RIASSUNTO
Abstract
Integration of key information in the early life of the Enfield water-flood development project led to improved understanding of the reservoir's architecture and dynamic behavior. This paper provides an overview of the field and a review of the first two years of production from the Enfield reservoir including start up of the field, water injection optimisation, acquisition and interpretation of Australia's first time lapse ‘4D' seismic survey, key well and reservoir performance learnings, use of chemical tracer technology to monitor fluid movement, and the benefits of comprehensive real time field data transmission to shore.
The Enfield field, discovered in April 1999, is located offshore North West Cape, Western Australia in license WA-28-L. Water depths range from 325m to 550m across the field. Following appraisal drilling and development studies the field was sanctioned for water-flood development in March 2004. The Upper Jurassic Macedon reservoir comprise generally clean, high permeability, unconsolidated sandstone containing a 22° API, moderate viscosity, relatively low GOR oil which is overlain by a significant gas cap. The field has been developed to date via a total of fourteen sub-sea production, water injection and gas re-injection wells producing to a new-build, double hulled FPSO (the ‘Nganhurra'). All five production wells, including three high rate horizontal wells, are completed with open-hole gravel packs for sand control. Key challenges during the development execution phase were operating in an extremely environmentally sensitive, cyclone prone deepwater area, in which there was no existing infrastructure or production operations experience.

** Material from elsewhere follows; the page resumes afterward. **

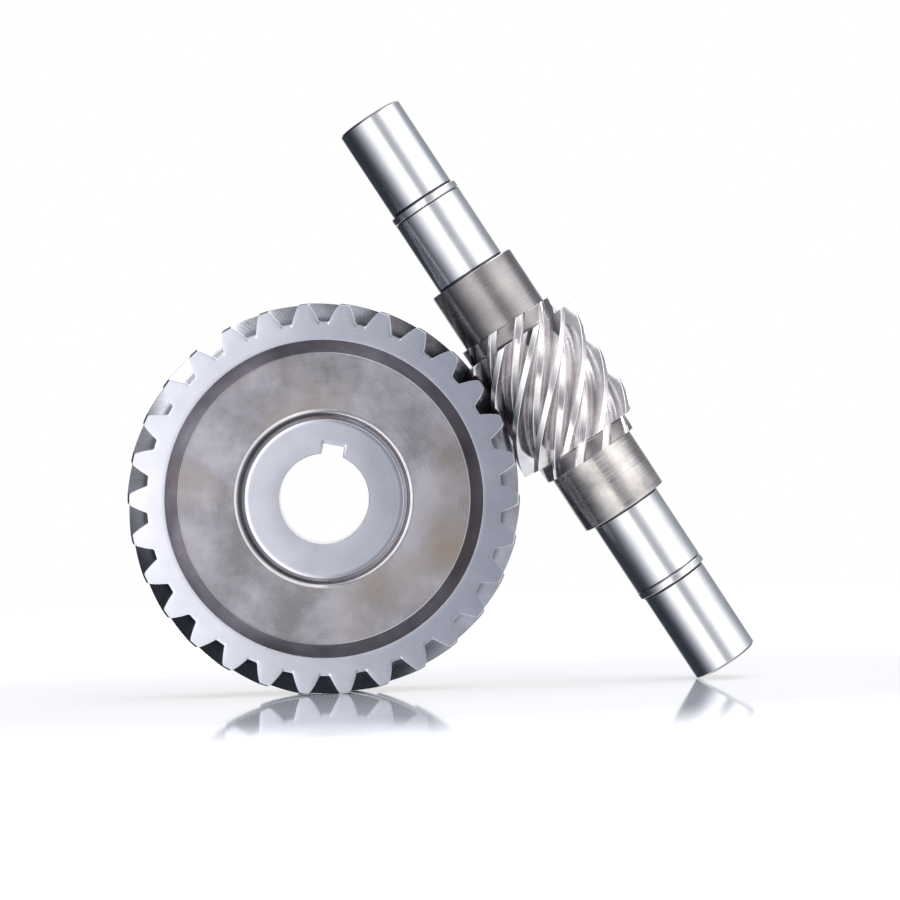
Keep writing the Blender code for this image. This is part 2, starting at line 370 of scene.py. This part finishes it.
def node(tree, kind, settings=None, **inputs):
    """A shader node. Each input, by name or as i and its number, is a value or another node's socket."""
    made = tree.nodes.new("ShaderNode" + kind)
    for name, value in (settings or {}).items():
        setattr(made, name, value)
    for name, value in inputs.items():
        numbered = name[0] == "i" and name[1:].isdigit()
        socket = made.inputs[int(name[1:]) if numbered else name.replace("_", " ")]
        if isinstance(value, bpy.types.NodeSocket):
            tree.links.new(value, socket)
        else:
            socket.default_value = value
    return made


def noise(tree, settings=None, **inputs):
    return node(tree, "TexNoise", settings, **inputs).outputs["Fac"]


def share_of(tree, value, start, end, soft=False):
    """0 where a value is at its start, 1 at its end and even between, or eased at both if soft."""
    settings = {"interpolation_type": "SMOOTHSTEP"} if soft else None
    made = node(tree, "MapRange", settings, Value=value, From_Min=start, From_Max=end)
    return made.outputs["Result"]


def mixed_colour(tree, share, colour, other):
    return node(tree, "Mix", {"data_type": "RGBA"}, Factor=share, i6=colour, i7=other).outputs[2]


def steel(
    name, dark, light, roughness, cloud=70.0, marks="axial", pitch=0.5 * MM, depth=0.2, stain=None, grind=None
):
    """Bare steel: cloudy colour, and tool marks that run round the axis or across a face.

    A stain is a third colour, in larger and softer patches than the cloud. A grind is the axis that
    fine grinding marks run round: reflections are drawn out along it.
    """
    material = bpy.data.materials.new(name)
    tree = node_tree(material)
    place = node(tree, "Attribute", {"attribute_name": "own_place"}).outputs["Vector"]
    parts = node(tree, "SeparateXYZ", Vector=place)
    if marks == "axial":
        along = parts.outputs["Z"]
    else:
        flat = node(tree, "CombineXYZ", X=parts.outputs["X"], Y=parts.outputs["Y"], Z=0.0)
        length = node(tree, "VectorMath", {"operation": "LENGTH"}, i0=flat.outputs["Vector"])
        along = length.outputs["Value"]
    lines = noise(tree, {"noise_dimensions": "1D"}, W=along, Scale=1 / pitch, Detail=2.0, Roughness=0.6)
    clouds = noise(tree, Vector=place, Scale=cloud, Detail=4.0, Roughness=0.6)
    marked = node(tree, "Math", {"operation": "MULTIPLY_ADD"}, i0=lines, i1=MARK_SHARE, i2=clouds)
    darkest, lightest = (end + MARK_SHARE / 2 for end in CLOUD_RANGE)
    tone = share_of(tree, marked.outputs["Value"], darkest, lightest)
    colour = mixed_colour(tree, tone, (*dark, 1), (*light, 1))
    if stain:
        spots = noise(
            tree, {"noise_dimensions": "4D"}, Vector=place, W=STAIN_PATTERN, Scale=cloud / 2, Detail=2.0
        )
        colour = mixed_colour(tree, share_of(tree, spots, *STAIN_RANGE), colour, (*stain, 1))
    patches = noise(tree, Vector=place, Scale=cloud * PATCH_FINENESS, Detail=3.0, Roughness=0.6)
    worn = node(tree, "Math", {"operation": "ADD"}, i0=lines, i1=patches)
    rough = node(
        tree,
        "MapRange",
        Value=worn.outputs["Value"],
        From_Min=ROUGHNESS_RANGE[0],
        From_Max=ROUGHNESS_RANGE[1],
        To_Min=roughness[0],
        To_Max=roughness[1],
    )
    bump = node(tree, "Bump", Height=lines, Strength=depth, Distance=MARK_HEIGHT)
    shader = node(
        tree,
        "BsdfPrincipled",
        Base_Color=colour,
        Metallic=1.0,
        Roughness=rough.outputs["Result"],
        Normal=bump.outputs["Normal"],
    )
    if grind:
        axis = node(tree, "CombineXYZ", X=grind.x, Y=grind.y, Z=grind.z)
        tree.links.new(axis.outputs["Vector"], shader.inputs["Tangent"])
        shader.inputs["Anisotropic"].default_value = GRIND_STRETCH
    node(tree, "OutputMaterial", Surface=shader.outputs["BSDF"])
    return material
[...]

Production commenced on 24th July 2006 with oil rates peaking at 74,000 bbl/day in September of that year. Initial production rates were constrained by the slower than expected establishment of pressure support from water injectors and then fell to about 43,000 bbl/day in October when a key production well was shut-in due to high levels of sand production. Significantly different water breakthrough and water cut development in two of the production wells coupled with dynamic pressure data and insights from 4D seismic across the field have started to reveal reservoir complexity greater than previously expected, although overall reservoir connectivity appears to be good.
During the first two years of production operations the reservoir and facility performance has generally been good and in line with pre-development reservoir models, with the exception of sand control in all three key horizontal production wells, each of which were eventually sidetracked in order to install effective open-hole gravel packs in ~600m horizontal sections.
Introduction
The Enfield oil field was the first offshore hydrocarbon field to be developed within the Exmouth Sub-Basin, offshore North West Cape, Western Australia (Fig. 1). As such, the project had to face a number of additional uncertainties and challenges during start up and early field life compared to greenfield projects in established producing areas offshore Australia. The field itself, which takes its name from the classic British Royal Enfield ‘Bullet' motorbike, is located in production permit WA-28-L, some 38km north of North West Cape and 50km north of Exmouth, offshore Western Australia. The field is jointly owned by Woodside Energy Ltd (60%, Operator) and Mitsui E&P Australia Pty. Ltd. (40%). Water depth across the field varies from approximately 325m in the east, where the production facility is located, to 550m in the west, with the area being subject to strong and variable marine currents.